Again, you're going to know this from interacting with your readers. Now, if the answer is the second, always think of that avatar, the archetypal person to refer to so you stay on track because it will help you determine what to include and what not to include. For my book Make Your Mess Your Memoir, I pictured two people, there are a couple there, this amazing couple that I know from Genius Network. And I talked to them about working with them on their book, and they were always my dream client. So I write this book, and every page of the book, I'm picturing them, I'm picturing them reading it, I'm deciding would that speak to them, would that offend them, would that excite them. And I finished the book. And guess what, they don't read it. I don't see them for a while. I'm busy person. So they don't hire me. But enough people just like them do that we bring in hundreds of 1000s of dollars in new business because of that book. Because if there's one, there's many, and when you write a book that specifically for a certain person, they are going to read that book and want to recommend it to everybody. So even if it's not the person that you're picturing, there is someone else. 

So anyway, a couple of years after Make Your Mess comes out, I see this couple at a Genius Network annual event. And I say “Oh my god, I have something funny to tell you, I wrote a book for you. And I went on Good Morning America with it and everything.” And they're like, “What?” I explained this to them. And I said, “Actually, it's in the gifting suite right down the hall.” And they thought that was so great. And they went and got it. And guess what? They’re now our clients. So my point isn’t to picture people and then not tell them about your book, then wait till you see them a year later and tell them. My point is that this works. So be really clear about who your book is for.

If you’re the coach, and you want to attract clients that are successful CEOs, but you know a lot about the experiences of empty nester moms but that’s not your ideal reader slash client, don't include it in the book.

And remember, expert blindness is our worst enemy, like the sheer amount of knowledge you have about your topic is actually a detriment because you're too inside the fishbowl to fully understand what your reader wants to know.

And that is something that I struggle with all the time, because there are terms that people who know about publishing use and then there are terms that that people who don't use. For example, the word “blurbs,” if you work in traditional publishing, a blurb is an endorsement but somehow with self-publishing, blurb came to mean book description. And then what we call blurbs are called endorsements. So even though I know the quote unquote correct way to do it, if I want people to understand it, I might have to use different language. 

You also want to get really clear about what you want your reader to do once they've read your book. So I'm always saying this but you want your reader to be able to do what it is you're describing or if they don't have the time and do have the budget, you want them to hire you. But your book should not be like a 200-page ad for your services. In order for it to be successful and to mean anything to you, to has to be the culmination of your knowledge on your topic. And it has to be so detailed that a reader could finish it and do whatever it is you're describing but it also should show your knowledge so impressively, that you showcase yourself as the authority on your topic.

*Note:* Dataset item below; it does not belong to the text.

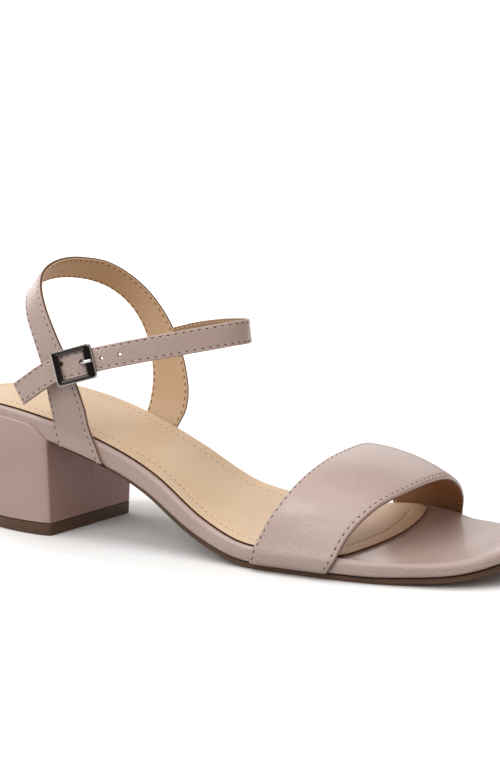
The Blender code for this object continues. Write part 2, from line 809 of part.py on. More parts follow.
def make_buckle_frame(collection, cutters):
    """The frame, with a centre bar that dips behind the strap like a staple."""
    half_length, half_width = BUCKLE_LENGTH / 2, BUCKLE_WIDTH / 2
    outside = rounded_outline(-half_length, half_length, half_width, BUCKLE_ROUND)
    window = rounded_outline(
        -half_length + BUCKLE_BACK_BAR,
        half_length - BUCKLE_FRONT_BAR,
        half_width - BUCKLE_RAIL,
        WINDOW_ROUND,
    )
    mesh = flat_mesh("buckle_frame", [outside, window], BUCKLE_THICKNESS)
    level = STRAP_THICKNESS / 2 + CLEAR + BUCKLE_THICKNESS / 2
    mesh.transform(Matrix.Translation((0.0, 0.0, level * MM)))
    frame = add_object("buckle_frame", mesh, DARK_METAL, collection)
    frame.matrix_world = buckle_matrix()
    rail = half_width - BUCKLE_RAIL / 2
    depth = -CENTRE_BAR_DEPTH
    path = [
        Vector((0.0, rail, level)),
        Vector((0.0, rail, depth + STAPLE_ROUND)),
        Vector((0.0, rail - 0.3 * STAPLE_ROUND, depth + 0.3 * STAPLE_ROUND)),
        Vector((0.0, rail - STAPLE_ROUND, depth)),
    ]
    path += [Vector((0.0, -point.y, point.z)) for point in reversed(path)]
    staple = make_cutter(
        "centre_bar", wire_mesh("centre_bar", path, CENTRE_BAR_RADIUS), cutters
    )
    staple.matrix_world = buckle_matrix()
    add_boolean(frame, staple, "UNION")
    return frame


def make_buckle_prong(collection):
    """The prong: hooked round the centre bar, out through a hole, onto the frame."""
    loop = CENTRE_BAR_RADIUS + CLEAR + PRONG_RADIUS
    path = []
    for step in range(10):
        angle = math.radians(PRONG_HOOK_END - PRONG_HOOK_TURN * step / 9)
        out = -CENTRE_BAR_DEPTH + loop * math.sin(angle)
        path.append(Vector((-loop * math.cos(angle), 0.0, out)))
    rest = STRAP_THICKNESS / 2 + 2 * CLEAR + BUCKLE_THICKNESS + PRONG_RADIUS
    window_end = BUCKLE_LENGTH / 2 - BUCKLE_FRONT_BAR
    for along, out in PRONG_IN_HOLE:
        path.append(Vector((PRONG_HOLE_CENTRE + along, 0.0, out)))
    for along, out in PRONG_OVER_BAR:
        path.append(Vector((window_end + along, 0.0, rest + out)))
    path.append(Vector((PRONG_REACH, 0.0, rest)))
    mesh = wire_mesh("buckle_prong", path, PRONG_RADIUS)
    prong = add_object("buckle_prong", mesh, DARK_METAL, collection)
    prong.matrix_world = buckle_matrix()
    return prong


def make_buckle_tab(collection, cutters):
    """The leather loop round the centre bar, its tongue behind the heel strap."""
    hole_radius = CENTRE_BAR_RADIUS + CLEAR
    radius = hole_radius + TAB_THICKNESS
    centre = -CENTRE_BAR_DEPTH
    under = centre - radius

    def on_circle(distance, degrees):
        angle = math.radians(degrees)
        return Vector((distance * math.cos(angle), centre + distance * math.sin(angle), 0.0))

    outline = [on_circle(radius, 30.0 * step - 90.0) for step in range(9)]
    outline += [
        Vector((-radius, under + TAB_NECK, 0.0)),
        Vector((-TAB_TONGUE, under - TAB_TONGUE_DROP, 0.0)),
        Vector((-TAB_TONGUE, under - TAB_TONGUE_DROP - TAB_THICKNESS, 0.0)),
        Vector((-radius, under - TAB_NECK, 0.0)),
    ]
    hole = [on_circle(hole_radius, 36.0 * step) for step in range(10)]
    mesh = flat_mesh("buckle_tab", [outline, hole], TAB_WIDTH)
    mesh.transform(Matrix.Rotation(math.radians(90.0), 4, "X"))
    tab = add_object("buckle_tab", mesh, TAN_LINING, collection)
    tab.matrix_world = buckle_matrix()
    slot_size = (TAB_SLOT_LENGTH, TAB_SLOT, 4 * radius)
    slot = make_cutter("prong_slot", box_mesh("prong_slot", slot_size), cutters)
    slot.matrix_world = buckle_matrix() @ Matrix.Translation((0.0, 0.0, centre * MM))
    add_boolean(tab, slot, "DIFFERENCE")
    return tab


def shift_to_origin(objects):
    """The move that puts the middle of the shoe's outline over the origin."""
    bpy.context.view_layer.update()
    graph = bpy.context.evaluated_depsgraph_get()
    places = []
    for thing in objects:
        seen = thing.evaluated_get(graph)
        places += [seen.matrix_world @ vertex.co for vertex in seen.data.vertices]
    middle_x = (min(p.x for p in places) + max(p.x for p in places)) / 2
    middle_y = (min(p.y for p in places) + max(p.y for p in places)) / 2
    return Vector((-middle_x, -middle_y, 0.0))


def main():
    for thing in list(bpy.data.objects):
        bpy.data.objects.remove(thing)
    sandal = bpy.data.collections.new("block_heel_sandal")
    cutters = bpy.data.collections.new("cutters")
    bpy.context.scene.collection.children.link(sandal)
    bpy.context.scene.collection.children.link(cutters)

    vamp_feet = (VAMP_OUTER_FOOT, VAMP_INNER_FOOT)
    pieces = [
        make_footbed(sandal),
        make_insole(sandal),
        make_outsole(sandal),
        make_heel_block(sandal),
        make_top_lift(sandal),
        strap_over("vamp_strap", VAMP, vamp_feet, 4, 3, MAUVE_LEATHER, sandal),
        make_heel_and_ankle_strap(sandal, cutters),
        make_buckle_frame(sandal, cutters),
        make_buckle_prong(sandal),
        make_buckle_tab(sandal, cutters),
    ]
    root = bpy.data.objects.new("sandal", None)
    sandal.objects.link(root)
    root.location = shift_to_origin(pieces)
    for thing in pieces + list(cutters.objects):
        thing.parent = root


main()
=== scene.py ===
import math
from collections import namedtuple

import bmesh
import bpy
from mathutils import Matrix, Vector


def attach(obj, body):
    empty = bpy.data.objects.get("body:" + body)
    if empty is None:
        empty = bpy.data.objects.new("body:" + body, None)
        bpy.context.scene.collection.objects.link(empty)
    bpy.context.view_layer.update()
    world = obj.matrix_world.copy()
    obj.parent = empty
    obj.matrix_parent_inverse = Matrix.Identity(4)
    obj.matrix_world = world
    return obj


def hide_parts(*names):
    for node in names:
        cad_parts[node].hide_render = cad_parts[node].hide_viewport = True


# Looks of a block heel sandal, right foot, empty and buckled, standing on its sole.
# Shoe coordinates in millimetres: along runs from the heel's back to the toe, side is
# positive towards the big toe's side, and height is above the floor.

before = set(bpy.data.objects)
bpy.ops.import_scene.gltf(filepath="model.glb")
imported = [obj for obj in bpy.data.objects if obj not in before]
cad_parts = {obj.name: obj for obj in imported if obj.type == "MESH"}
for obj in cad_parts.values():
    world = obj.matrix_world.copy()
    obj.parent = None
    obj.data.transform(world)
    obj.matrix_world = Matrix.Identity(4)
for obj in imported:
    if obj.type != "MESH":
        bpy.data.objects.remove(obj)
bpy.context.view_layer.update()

MM = 0.001
SHOE_ORIGIN = Vector((-122.676, -0.055, 0.0))


def to_frame(point):
    """A shoe place in millimetres as a place of the row frame in metres."""
    return (Vector(point) + SHOE_ORIGIN) * MM


# Camera: the photograph's angle, in the shoe's own sizes
VIEW_TURN = math.radians(27.357)
VIEW_RISE = math.radians(9.707)
VIEW_DISTANCE = 1081.9
VIEW_TARGET = Vector((125.90, 0.0, 61.84))
PIXELS_PER_MM = 2.61
PHOTO_LONG_SIDE = 769
SENSOR = 36.0


def direction(turn, rise):
    """The way from the shoe to a camera or a light."""
    return Vector((
        math.sin(turn) * math.cos(rise), -math.cos(turn) * math.cos(rise), math.sin(rise)
    ))


def add_object(name, data):
    thing = bpy.data.objects.new(name, data)
    bpy.context.scene.collection.objects.link(thing)
    return thing


def aim(thing, place, back):
    """Puts a camera or a light at a place, with its back to the given way."""
    thing.location = place
    thing.rotation_mode = "QUATERNION"
    thing.rotation_quaternion = (-back).to_track_quat("-Z", "Y")


def make_camera():
    back = direction(VIEW_TURN, VIEW_RISE)
    lens = bpy.data.cameras.new("camera")
    lens.sensor_width = SENSOR
    lens.lens = PIXELS_PER_MM * VIEW_DISTANCE / PHOTO_LONG_SIDE * SENSOR
    lens.clip_start, lens.clip_end = 0.05, 60.0
    camera = add_object("camera", lens)
    aim(camera, to_frame(VIEW_TARGET + back * VIEW_DISTANCE), back)
    bpy.context.scene.camera = camera


make_camera()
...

So get very clear about the problem you're solving and what you want your readers to do when they finish reading. Do you want them to hire your company, employ you as a consultant, take your course sign up for your coaching program, pay you to speak? Whatever it is, figure it out before or at least as you write.

Of course, just because you published your book doesn't mean people are going to immediately flock to you. The beta reader that I have talked about I saw she posted that she was being published by a company that goes out and establishes speaking careers for their authors.

Here’s the thing: nobody establishes your speaking career but you, and I've talked about this in other episodes, but there's no such thing as a sort of speaking agent you can pay to get your speaking gigs. Speaking agents take a percentage, so they want speakers who are already getting paid. 

So this book that I'm writing goes deeply into how you can launch your speaking career from your book and how you can use your material from your book. And so a reminder, if you want advance information about this book, go to www.annadbookcom.

But anyway, just because you publish your book doesn't mean everybody's going to start hiring you. But a consultant I know told me that a few months after his book release, it's actually a book that we did. He brought in half a million dollars in new contracts. What he said to me is, “I can't say for sure it's the book that did it. But I can say that every new client had read the book.” I interviewed JJ Virgin, a really successful entrepreneur and New York Times bestselling author for Entrepreneur Magazine, and she said, “If people read my books, they'll buy my products. We have a relationship, they just took you into their bedroom or bathroom, they feel like they know you.”

 My final point is this: be obsessed with your topic. I told you what happened to me with the hookers, I not only wasn't obsessed, I couldn't care less. So you shouldn't plan to dash this off before moving on to the next topic. Because your book, unlike a TV show, isn't going away. You can promote it forever, which means it can continue to help you get what you want long after it's released.

A decade after Party Girl was released, I did the audiobook and a very famous music musician who was struggling with his drinking reached out to me and asked if I could coach him. And I said, “I'm not a sober coach.” And he said, he didn't care. He wanted to hire the person who wrote Party Girl because he knew she would understand them. And he literally said, “I'll pay you $1,000 to speak to me.” I had to talk him down. I ended up coaching him. I mean, I ended sort of working with him for years. And I have potential clients who reach out to me every week because they read Make Your Mess Your Memoir. So I have no doubt the same will be true for the book I'm writing and the book you're writing.

So share your book as you write it. This is so meta but I'm doing this right now. And by letting you guys hear this, hearing your responses to it, I'm getting not only more information about what you want, but I am continuing to establish my authority. I'm discovering what you respond to, what you ignore, what are your interests and your blind spots? I am drilling down.